In a presently preferred form of the invention the problem of unequal response between the outer and inner strings is overcome by means of a saddle that is split proximate its transverse center into two sections, half of the strings being engaged over each section. The response for the strings associated with each section of the split saddle is then further equalized by locating the end strings transversely less directly over their respective crystals than the center string is located over its respective crystal. In this form of the invention the response is greatly increased by having the cumulative area of the crystals extremely small, thereby minimizing the adverse effects of capacitive reactance of the crystals on amplitude and phase. In providing this extremely small overall crystal area, each crystal is made so short in its transverse dimension or length (i.e., in the direction of the length of the saddle) that the cancellation effects conventionally associated with the rolling or push-pull action resulting from horizontal transverse string movements are substantially eliminated.
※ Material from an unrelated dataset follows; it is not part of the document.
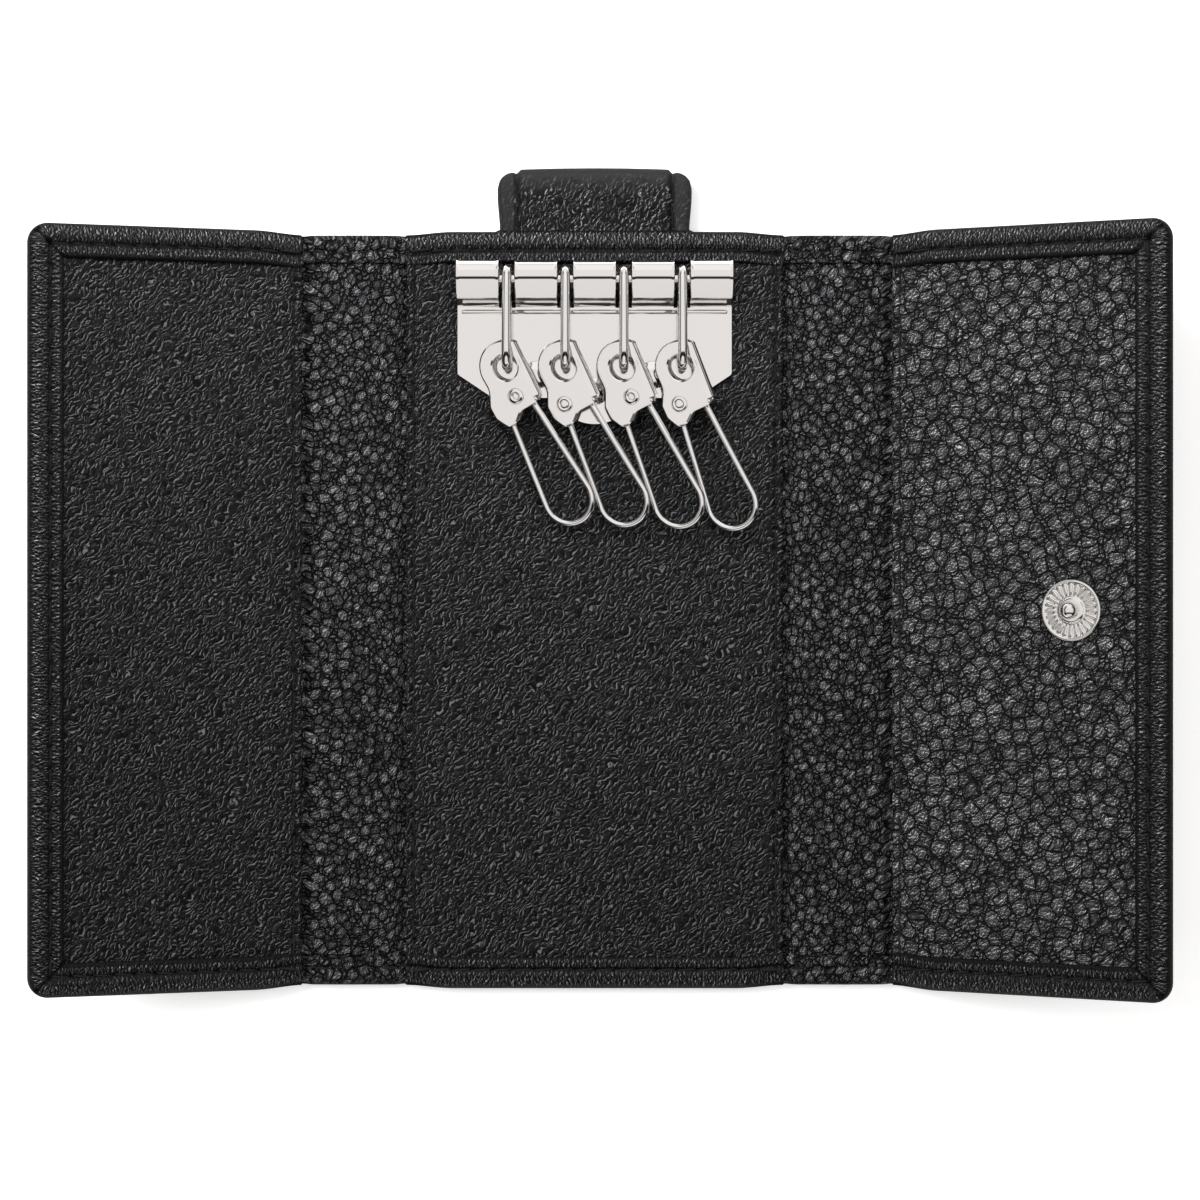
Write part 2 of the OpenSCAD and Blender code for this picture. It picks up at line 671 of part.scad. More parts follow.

These and other objects of the invention will become more apparent in reference to the following description and the accompanying drawings, wherein:
FIG. 1 is a fragmentary vertical section showing one modular form of the invention associated with generally conventional bridge and saddle members of an acoustic guitar, the section being taken transversely of the longitudinal axis of the instrument, and longitudinally through the bridge and pickup module of the invention;
FIG. 2 is an enlarged cross section taken on the line 2--2 in FIG. 1;
FIG. 3 is a fragmentary top plan view of the structure shown in FIGS. 1 and 2;
FIG. 4 is a perspective view of the pickup module shown in FIGS. 1 and 2;
FIGS. 5, 6 and 7 are diagrammatic views illustrating the mode of operation of the form of the invention shown in FIGS. 1, 2 and 4;
FIG. 8 is a diagrammatic view illustrating another form of the invention which is employed in connection with the string adjusters of a "solid body" type guitar having six strings;
FIG. 9 is a diagrammatic view similar to FIG. 8, showing a further form of the invention applied in connection with a "solid body" type guitar having four strings; FIG. 10 is a perspective view showing another modular form of the invention; FIG. 11 is a fragmentary exploded perspective view of the parts of the modular pickup of FIG. 10 prior to assembly thereof; FIG. 12 is another exploded perspective view, showing the manner in which the assembled pickup of FIG. 10 is mounted in the instrument bridge under the saddle;
FIG. 13 is an enlarged fragmentary vertical section similar to FIG. 1, but illustrating details of construction of the modular form shown in FIGS. 10-12;
FIG. 14 is a cross-sectional view taken on the line 14--14 in FIG. 13, with a portion broken away;
FIG. 15 is a fragmentary section taken on the line 15--15 in FIG. 13; FIG. 16 is a greatly enlarged fragmentary section taken on the line 16--16 in FIG. 15;
FIG. 17 is a fragmentary, diagrammatic transverse vertical section similar to FIGS. 1, 5 and 13 illustrating a presently preferred split-saddle form of the invention; and
FIG. 18 is a fragmentary, diagrammatic top plan view of the form of the invention shown in FIG. 17.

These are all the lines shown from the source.